News
May 22, 2023
Pro Tips: Learning to accept “no”
Pro Tips provided by Johanna Shaflucas, M.S.Ed., BCBA
Teaching children to accept the word “no” can be tough. After all, even adults have difficulty dealing with rejection. Nevertheless, it’s something that every child must learn to accept. They may not be happy, but with the following strategies, they can begin to handle disappointment without engaging in challenging behaviors.
1. Understand why it can be particularly hard for children with autism.
Children with autism often have an intense drive for their favorite things as well as a tendency to think in black and white. When they’re told “no, they may believe it means they will never be able to do the activity again, rather than understanding they can do it another time. In addition, the word “no” can represent an unexpected change which can trigger distress. Finally, they may not recognize the consequences of wanting to do something that is potentially harmful or unsafe.

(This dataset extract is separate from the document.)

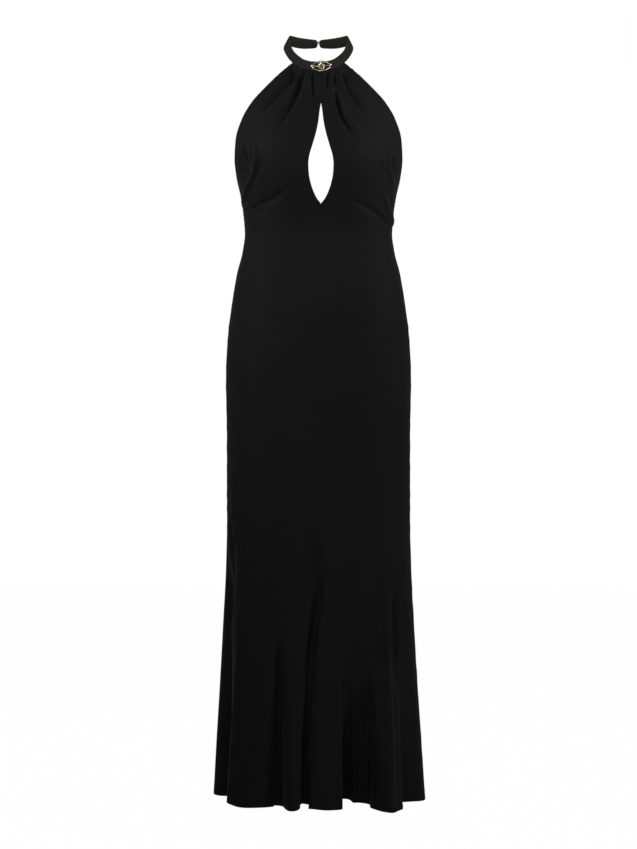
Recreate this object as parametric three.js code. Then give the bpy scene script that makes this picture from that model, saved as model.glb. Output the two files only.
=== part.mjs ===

2. Teach the word “no” with empathy.
Children need to learn early on that being told “no” is okay. A loving, caring aspect can be incorporated when teaching this skill. For example, a child may ask for a candy bar at a grocery store checkout, but it’s right before dinner. Parents can say something like, “I love the way you used your words. But I can’t buy that candy bar right now because we’re going to go home and have dinner.”
3. Use a delayed “no.”
A delayed “no” is used when a child requests something, but they can’t have it until a certain time or until they complete certain tasks first. They may ask to watch a movie, for example, and a parent might say, “You can’t watch a movie until you clean up your toys.” This gives the child something to focus on from when a parent told them “no” and when they can actually have what they requested.
4. Provide choices.
It’s important to provide a choice of activities that a child can do instead of what they requested. If a parent tells a child “no” and walks away, the child will continue to fixate on what they wanted. Children don’t always have the skills to shift their thinking and engage with something else without being directed. Consider creating a choice board with activities or items displayed visually so the child can see their options.

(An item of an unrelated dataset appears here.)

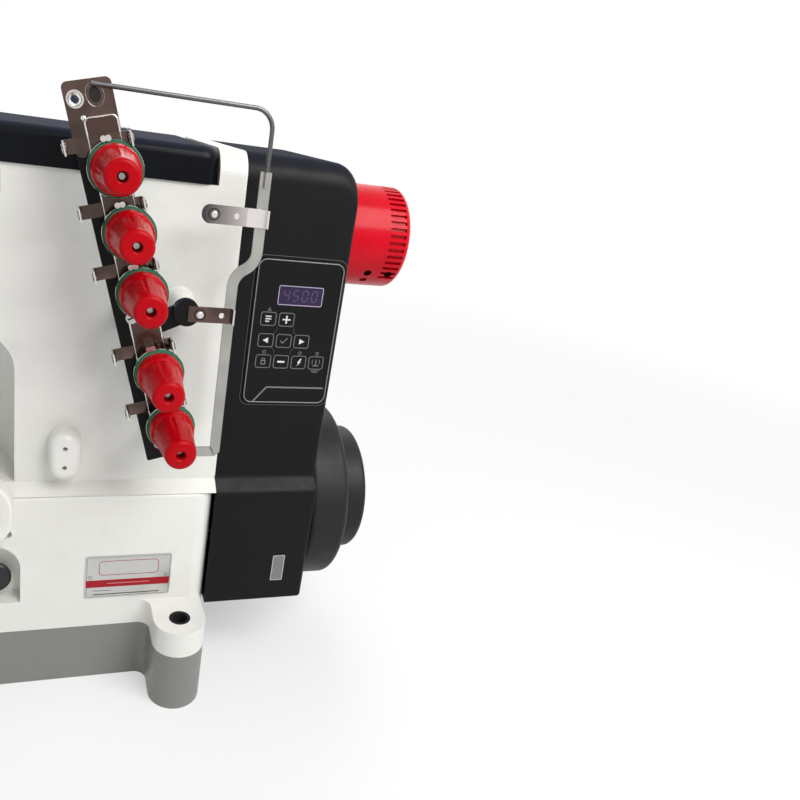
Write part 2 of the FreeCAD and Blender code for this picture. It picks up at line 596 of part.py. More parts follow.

5. Prepare for the day’s activities.
Visual schedules are a tool to help children understand what to expect and when. An after-school schedule might consist of a snack, homework, screen time, then dinner. Even a simple first/then visual, such as First: lunch Then: play outside, can show them when they can access something they want.
6. Don’t give in.
One of the key things to remember is to stand your ground. Acknowledge their feelings while still holding the boundary. For example, “I know you want more time. We’re finished now, but we can do it again tomorrow.” Provide other options or try to distract and move on from the topic to something else.
By not giving in, you may need to prepare for challenging behavior, including behavior that your child has not exhibited before. If you can keep everyone in the home safe, say no and ride it out. If you are not ready to endure the consequences of saying no, do not say no in the first place. Ask for support from a behavior professional.